In the listing that follows, the range to quote begins at the line that has "obj.parent = None" and ends after the line that has "23.9), (51, 29.2)]"; quote it verbatim and add nothing.

>> Begin

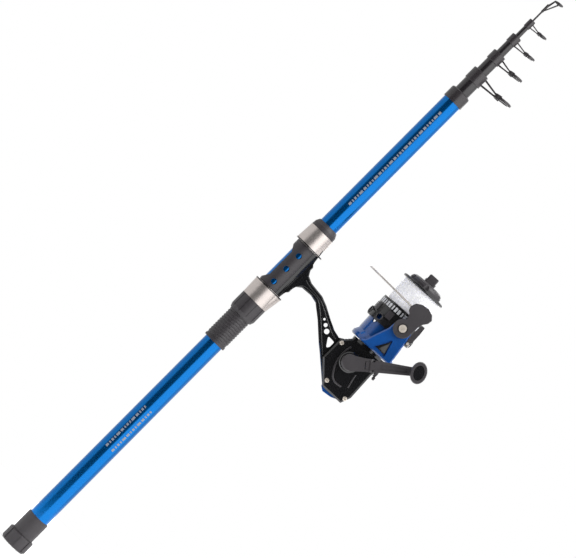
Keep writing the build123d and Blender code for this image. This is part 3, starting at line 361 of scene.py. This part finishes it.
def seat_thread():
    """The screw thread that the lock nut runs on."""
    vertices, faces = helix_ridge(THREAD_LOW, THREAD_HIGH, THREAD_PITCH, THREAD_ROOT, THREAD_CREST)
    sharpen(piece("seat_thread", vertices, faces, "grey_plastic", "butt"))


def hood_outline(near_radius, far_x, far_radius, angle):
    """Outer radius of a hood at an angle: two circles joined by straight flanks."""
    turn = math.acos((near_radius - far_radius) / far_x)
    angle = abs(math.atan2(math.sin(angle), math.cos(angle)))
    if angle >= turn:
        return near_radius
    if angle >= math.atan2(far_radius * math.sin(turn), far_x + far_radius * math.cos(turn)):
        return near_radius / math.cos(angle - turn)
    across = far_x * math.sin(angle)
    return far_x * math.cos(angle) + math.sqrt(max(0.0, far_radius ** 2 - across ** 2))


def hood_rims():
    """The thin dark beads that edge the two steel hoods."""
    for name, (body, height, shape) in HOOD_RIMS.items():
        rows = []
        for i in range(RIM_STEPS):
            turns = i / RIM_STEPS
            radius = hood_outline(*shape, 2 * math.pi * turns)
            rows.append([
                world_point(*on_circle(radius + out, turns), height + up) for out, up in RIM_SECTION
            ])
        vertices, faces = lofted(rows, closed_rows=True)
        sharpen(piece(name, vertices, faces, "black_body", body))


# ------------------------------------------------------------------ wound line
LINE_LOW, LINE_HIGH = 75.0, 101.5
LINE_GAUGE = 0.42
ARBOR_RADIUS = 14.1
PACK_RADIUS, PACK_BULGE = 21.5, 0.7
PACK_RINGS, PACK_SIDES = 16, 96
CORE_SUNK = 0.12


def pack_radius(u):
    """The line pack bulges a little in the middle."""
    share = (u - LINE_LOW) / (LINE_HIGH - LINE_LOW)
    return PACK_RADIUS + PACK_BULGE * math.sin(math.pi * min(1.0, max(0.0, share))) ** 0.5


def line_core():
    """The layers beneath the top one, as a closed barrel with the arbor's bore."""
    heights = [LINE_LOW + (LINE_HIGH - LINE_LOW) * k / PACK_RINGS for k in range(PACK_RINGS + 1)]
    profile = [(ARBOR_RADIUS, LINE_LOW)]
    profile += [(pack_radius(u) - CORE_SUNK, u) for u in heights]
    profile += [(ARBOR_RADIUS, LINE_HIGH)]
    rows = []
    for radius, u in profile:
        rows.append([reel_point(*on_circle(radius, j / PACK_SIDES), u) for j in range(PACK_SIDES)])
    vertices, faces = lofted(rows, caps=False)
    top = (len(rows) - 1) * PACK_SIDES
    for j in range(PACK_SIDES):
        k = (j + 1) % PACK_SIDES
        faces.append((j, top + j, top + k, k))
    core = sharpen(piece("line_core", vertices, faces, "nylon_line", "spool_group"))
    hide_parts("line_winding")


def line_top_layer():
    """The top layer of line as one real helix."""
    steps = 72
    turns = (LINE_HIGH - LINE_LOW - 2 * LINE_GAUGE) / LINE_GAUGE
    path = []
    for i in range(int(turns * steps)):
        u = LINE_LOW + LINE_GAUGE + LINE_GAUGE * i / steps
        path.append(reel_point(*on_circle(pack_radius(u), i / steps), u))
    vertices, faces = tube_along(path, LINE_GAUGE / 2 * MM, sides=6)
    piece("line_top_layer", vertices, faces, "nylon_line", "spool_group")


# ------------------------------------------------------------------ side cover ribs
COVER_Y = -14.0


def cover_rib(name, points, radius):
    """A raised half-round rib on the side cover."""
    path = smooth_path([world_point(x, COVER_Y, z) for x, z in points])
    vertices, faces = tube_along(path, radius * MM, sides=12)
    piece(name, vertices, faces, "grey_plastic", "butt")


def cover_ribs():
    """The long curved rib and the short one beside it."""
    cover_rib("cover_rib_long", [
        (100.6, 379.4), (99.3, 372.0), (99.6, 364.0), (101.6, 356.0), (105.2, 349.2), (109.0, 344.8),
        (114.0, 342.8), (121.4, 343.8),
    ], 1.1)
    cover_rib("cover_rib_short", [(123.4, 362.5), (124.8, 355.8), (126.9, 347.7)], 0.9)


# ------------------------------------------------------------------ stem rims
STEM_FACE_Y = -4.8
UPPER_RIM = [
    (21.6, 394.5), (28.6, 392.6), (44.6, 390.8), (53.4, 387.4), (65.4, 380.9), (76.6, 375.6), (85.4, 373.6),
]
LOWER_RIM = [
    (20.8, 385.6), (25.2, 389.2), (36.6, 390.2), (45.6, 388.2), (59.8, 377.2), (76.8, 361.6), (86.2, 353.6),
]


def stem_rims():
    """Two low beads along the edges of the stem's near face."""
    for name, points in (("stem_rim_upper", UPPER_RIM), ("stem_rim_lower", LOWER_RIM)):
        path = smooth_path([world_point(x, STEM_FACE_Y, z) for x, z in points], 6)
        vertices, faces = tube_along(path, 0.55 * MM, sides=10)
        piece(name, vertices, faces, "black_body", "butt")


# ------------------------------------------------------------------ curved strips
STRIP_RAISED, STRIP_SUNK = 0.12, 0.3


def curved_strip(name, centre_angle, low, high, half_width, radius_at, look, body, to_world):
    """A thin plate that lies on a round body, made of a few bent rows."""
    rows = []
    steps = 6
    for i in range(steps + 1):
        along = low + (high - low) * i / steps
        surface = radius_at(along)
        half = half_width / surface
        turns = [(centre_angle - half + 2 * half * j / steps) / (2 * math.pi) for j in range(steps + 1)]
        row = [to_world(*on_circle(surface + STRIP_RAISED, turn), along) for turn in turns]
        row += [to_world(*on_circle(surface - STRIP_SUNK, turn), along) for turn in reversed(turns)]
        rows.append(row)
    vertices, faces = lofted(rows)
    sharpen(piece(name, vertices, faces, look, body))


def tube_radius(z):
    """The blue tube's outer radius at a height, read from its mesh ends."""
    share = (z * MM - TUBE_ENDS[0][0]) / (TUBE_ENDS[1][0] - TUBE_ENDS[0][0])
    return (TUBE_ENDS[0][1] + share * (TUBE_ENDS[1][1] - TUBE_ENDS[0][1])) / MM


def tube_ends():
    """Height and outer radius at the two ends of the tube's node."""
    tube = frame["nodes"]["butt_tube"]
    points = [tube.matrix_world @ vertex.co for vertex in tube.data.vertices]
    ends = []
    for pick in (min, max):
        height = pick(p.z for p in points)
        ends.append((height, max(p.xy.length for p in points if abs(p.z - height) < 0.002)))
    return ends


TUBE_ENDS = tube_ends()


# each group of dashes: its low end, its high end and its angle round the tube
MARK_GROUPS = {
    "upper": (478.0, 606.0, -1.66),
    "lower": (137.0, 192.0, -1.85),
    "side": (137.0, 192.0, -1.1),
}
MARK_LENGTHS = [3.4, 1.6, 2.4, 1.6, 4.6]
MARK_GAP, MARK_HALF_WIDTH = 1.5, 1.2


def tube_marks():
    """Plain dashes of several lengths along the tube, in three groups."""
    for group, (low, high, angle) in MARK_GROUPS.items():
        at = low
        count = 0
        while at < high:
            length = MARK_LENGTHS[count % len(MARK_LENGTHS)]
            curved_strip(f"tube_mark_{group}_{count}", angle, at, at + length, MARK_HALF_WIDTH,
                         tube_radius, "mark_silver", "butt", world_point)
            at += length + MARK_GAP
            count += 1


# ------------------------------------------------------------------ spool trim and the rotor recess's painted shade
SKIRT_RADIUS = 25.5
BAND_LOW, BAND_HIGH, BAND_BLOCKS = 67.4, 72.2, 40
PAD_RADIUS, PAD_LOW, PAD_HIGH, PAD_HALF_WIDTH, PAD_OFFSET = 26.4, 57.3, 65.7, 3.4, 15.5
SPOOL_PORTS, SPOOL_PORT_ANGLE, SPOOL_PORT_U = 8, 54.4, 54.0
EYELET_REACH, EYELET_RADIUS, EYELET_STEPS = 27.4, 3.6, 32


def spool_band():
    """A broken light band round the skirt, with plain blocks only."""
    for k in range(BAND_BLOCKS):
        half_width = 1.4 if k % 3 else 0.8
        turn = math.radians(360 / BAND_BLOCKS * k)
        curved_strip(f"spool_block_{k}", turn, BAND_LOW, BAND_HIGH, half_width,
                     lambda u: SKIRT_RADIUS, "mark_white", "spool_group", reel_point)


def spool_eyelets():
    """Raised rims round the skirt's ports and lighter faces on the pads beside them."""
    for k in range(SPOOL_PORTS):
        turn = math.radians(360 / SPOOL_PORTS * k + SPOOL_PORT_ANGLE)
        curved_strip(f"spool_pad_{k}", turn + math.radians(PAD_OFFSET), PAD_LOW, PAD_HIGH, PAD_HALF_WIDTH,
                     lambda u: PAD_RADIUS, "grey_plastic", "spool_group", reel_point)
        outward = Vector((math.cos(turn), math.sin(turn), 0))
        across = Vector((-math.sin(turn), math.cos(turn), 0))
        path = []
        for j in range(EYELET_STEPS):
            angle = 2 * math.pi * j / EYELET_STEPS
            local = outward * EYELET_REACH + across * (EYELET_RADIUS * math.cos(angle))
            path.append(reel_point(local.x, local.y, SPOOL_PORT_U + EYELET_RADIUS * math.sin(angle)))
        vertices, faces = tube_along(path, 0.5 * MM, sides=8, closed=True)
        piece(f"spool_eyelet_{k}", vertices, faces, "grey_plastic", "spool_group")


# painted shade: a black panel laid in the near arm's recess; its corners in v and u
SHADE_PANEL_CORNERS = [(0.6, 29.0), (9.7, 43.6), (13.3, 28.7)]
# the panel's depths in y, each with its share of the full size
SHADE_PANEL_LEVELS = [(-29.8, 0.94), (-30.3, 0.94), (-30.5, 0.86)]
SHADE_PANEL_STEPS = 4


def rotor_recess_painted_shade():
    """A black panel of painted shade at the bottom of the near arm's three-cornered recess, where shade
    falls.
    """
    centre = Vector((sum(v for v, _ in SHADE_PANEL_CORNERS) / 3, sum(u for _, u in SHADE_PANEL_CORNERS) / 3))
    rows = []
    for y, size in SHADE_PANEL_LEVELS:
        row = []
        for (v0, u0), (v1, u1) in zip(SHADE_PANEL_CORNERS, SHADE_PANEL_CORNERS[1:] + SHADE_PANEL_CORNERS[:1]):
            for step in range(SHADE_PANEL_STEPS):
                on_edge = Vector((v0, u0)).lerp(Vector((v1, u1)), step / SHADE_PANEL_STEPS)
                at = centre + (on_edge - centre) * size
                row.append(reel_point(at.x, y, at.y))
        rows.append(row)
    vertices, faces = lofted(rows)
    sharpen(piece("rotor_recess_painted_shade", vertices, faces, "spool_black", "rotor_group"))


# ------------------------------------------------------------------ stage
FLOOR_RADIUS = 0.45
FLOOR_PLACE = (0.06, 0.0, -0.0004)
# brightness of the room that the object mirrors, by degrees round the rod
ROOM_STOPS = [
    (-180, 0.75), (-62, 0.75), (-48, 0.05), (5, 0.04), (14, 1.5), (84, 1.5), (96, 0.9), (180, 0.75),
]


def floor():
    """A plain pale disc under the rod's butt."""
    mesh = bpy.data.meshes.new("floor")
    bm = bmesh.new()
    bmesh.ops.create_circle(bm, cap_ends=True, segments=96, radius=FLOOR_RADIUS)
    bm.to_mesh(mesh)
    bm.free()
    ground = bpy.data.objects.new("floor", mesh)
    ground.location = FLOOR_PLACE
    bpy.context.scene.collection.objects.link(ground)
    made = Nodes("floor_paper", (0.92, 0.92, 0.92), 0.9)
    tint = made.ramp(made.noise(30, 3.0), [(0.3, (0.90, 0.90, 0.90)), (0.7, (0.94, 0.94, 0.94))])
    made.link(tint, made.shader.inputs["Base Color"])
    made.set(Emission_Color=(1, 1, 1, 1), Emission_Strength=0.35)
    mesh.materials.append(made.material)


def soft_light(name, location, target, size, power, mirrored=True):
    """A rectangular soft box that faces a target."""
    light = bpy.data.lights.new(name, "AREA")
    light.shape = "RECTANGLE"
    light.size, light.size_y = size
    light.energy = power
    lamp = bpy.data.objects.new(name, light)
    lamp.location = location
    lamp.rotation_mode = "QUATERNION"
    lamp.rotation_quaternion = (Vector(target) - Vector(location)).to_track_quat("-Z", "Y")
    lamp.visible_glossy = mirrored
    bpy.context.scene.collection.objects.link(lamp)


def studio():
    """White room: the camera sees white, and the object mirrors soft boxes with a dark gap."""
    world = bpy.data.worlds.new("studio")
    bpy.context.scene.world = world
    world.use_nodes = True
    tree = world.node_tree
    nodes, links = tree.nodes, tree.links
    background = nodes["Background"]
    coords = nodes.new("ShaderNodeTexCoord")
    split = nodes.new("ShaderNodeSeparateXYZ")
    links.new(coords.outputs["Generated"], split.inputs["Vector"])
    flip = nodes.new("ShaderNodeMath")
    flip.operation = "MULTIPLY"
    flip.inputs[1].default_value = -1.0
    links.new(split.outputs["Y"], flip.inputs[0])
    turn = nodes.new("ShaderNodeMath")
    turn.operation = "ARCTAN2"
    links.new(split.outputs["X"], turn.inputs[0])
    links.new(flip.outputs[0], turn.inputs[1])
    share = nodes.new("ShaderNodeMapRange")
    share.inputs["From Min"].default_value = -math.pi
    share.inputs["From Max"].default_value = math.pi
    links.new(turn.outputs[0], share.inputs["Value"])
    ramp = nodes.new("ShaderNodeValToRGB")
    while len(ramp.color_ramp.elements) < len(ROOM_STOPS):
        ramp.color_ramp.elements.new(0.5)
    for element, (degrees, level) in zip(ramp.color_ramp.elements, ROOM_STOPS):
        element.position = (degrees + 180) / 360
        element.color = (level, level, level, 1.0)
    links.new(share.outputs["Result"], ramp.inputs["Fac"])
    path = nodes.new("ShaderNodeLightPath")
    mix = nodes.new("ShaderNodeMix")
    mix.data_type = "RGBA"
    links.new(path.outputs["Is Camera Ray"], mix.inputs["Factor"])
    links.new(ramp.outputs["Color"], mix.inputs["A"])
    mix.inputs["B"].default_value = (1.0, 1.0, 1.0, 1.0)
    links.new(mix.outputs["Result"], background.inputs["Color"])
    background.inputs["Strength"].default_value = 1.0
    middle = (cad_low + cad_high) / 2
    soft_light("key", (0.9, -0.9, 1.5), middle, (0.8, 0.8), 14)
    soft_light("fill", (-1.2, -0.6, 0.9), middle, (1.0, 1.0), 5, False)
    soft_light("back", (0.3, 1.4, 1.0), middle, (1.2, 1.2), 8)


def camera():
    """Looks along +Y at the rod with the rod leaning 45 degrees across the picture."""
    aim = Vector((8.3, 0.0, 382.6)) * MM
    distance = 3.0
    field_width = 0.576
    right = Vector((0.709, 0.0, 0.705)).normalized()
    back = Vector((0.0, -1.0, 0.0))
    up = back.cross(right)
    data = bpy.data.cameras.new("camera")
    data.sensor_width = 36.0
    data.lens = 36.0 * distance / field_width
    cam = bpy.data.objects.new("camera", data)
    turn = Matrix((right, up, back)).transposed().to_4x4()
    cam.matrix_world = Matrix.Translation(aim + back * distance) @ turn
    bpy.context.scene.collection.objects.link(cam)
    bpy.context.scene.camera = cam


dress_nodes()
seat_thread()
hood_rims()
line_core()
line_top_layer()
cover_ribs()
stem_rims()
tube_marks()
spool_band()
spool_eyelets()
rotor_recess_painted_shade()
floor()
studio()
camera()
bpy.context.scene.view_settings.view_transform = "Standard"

>> End
>> Begin

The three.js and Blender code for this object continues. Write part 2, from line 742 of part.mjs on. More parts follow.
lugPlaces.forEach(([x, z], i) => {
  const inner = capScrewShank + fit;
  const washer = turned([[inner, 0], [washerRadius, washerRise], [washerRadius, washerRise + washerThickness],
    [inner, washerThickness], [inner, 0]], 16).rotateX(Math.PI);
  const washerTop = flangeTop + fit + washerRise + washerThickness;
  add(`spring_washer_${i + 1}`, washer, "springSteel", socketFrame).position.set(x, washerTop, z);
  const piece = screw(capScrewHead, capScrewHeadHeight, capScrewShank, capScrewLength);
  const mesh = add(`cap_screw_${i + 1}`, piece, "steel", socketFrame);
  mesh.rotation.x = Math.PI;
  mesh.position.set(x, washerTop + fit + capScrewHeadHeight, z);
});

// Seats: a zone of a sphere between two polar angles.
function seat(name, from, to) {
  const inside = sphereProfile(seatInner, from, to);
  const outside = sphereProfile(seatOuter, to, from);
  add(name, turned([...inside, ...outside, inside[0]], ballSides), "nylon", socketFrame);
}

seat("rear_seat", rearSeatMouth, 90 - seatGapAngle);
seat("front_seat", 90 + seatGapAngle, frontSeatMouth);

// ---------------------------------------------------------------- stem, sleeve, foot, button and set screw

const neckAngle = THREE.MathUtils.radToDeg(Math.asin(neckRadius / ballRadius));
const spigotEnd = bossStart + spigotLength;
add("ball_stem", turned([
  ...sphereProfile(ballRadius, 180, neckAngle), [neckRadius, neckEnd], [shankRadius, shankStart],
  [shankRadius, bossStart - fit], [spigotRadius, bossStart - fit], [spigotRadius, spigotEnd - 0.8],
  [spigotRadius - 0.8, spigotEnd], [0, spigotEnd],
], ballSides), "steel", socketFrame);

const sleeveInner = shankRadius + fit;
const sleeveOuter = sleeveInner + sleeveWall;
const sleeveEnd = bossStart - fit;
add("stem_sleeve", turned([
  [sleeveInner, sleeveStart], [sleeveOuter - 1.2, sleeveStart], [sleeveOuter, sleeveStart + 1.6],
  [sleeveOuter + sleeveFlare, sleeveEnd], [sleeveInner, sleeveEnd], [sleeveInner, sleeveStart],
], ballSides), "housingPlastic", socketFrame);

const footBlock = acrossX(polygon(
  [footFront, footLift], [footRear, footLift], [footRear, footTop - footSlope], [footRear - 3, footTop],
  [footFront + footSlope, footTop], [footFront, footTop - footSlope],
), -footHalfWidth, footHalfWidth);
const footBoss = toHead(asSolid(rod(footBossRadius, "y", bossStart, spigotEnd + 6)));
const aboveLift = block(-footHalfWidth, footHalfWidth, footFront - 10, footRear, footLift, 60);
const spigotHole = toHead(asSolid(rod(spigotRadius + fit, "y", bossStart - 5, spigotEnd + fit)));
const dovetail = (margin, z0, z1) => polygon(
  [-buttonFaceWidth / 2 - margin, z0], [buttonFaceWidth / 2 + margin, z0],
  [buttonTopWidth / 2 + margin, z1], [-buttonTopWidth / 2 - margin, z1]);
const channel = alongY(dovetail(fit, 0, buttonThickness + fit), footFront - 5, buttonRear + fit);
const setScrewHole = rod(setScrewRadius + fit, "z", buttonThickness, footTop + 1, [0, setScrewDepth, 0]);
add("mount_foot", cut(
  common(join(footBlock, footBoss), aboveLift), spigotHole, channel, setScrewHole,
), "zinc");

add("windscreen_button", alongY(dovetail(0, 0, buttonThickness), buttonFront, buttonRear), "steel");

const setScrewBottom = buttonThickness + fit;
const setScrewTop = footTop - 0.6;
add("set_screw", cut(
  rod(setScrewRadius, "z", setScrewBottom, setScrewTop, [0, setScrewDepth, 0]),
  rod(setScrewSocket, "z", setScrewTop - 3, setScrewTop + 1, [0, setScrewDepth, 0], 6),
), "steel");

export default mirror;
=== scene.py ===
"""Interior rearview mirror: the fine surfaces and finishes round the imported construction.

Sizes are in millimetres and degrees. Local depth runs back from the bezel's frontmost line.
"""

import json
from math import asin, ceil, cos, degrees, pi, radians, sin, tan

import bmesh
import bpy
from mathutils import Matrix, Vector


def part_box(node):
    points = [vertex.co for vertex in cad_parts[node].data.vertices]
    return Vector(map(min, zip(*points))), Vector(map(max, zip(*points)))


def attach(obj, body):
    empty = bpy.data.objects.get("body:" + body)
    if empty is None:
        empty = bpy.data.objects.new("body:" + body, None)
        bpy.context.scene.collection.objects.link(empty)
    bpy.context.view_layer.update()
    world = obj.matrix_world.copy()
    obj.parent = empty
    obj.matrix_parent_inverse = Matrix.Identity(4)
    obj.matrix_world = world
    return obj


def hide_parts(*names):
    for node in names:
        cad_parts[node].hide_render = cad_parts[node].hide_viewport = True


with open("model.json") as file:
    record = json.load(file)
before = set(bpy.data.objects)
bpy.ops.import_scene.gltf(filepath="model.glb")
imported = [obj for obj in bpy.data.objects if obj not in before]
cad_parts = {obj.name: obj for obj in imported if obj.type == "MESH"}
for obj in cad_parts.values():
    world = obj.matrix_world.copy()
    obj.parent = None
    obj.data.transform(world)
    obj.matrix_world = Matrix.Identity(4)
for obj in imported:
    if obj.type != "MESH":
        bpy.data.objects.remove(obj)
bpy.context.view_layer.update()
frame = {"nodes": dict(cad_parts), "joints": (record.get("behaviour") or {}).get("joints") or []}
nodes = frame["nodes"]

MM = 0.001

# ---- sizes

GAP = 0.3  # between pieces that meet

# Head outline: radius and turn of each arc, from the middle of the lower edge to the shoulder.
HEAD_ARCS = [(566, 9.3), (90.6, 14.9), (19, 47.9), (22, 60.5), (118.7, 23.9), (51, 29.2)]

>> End

Answer for this exercise:
    obj.parent = None
    obj.data.transform(world)
    obj.matrix_world = Matrix.Identity(4)
for obj in imported:
    if obj.type != "MESH":
        bpy.data.objects.remove(obj)
bpy.context.view_layer.update()
frame = {"nodes": dict(cad_parts), "joints": (record.get("behaviour") or {}).get("joints") or []}
nodes = frame["nodes"]

MM = 0.001

# ---- sizes

GAP = 0.3  # between pieces that meet

# Head outline: radius and turn of each arc, from the middle of the lower edge to the shoulder.
HEAD_ARCS = [(566, 9.3), (90.6, 14.9), (19, 47.9), (22, 60.5), (118.7, 23.9), (51, 29.2)]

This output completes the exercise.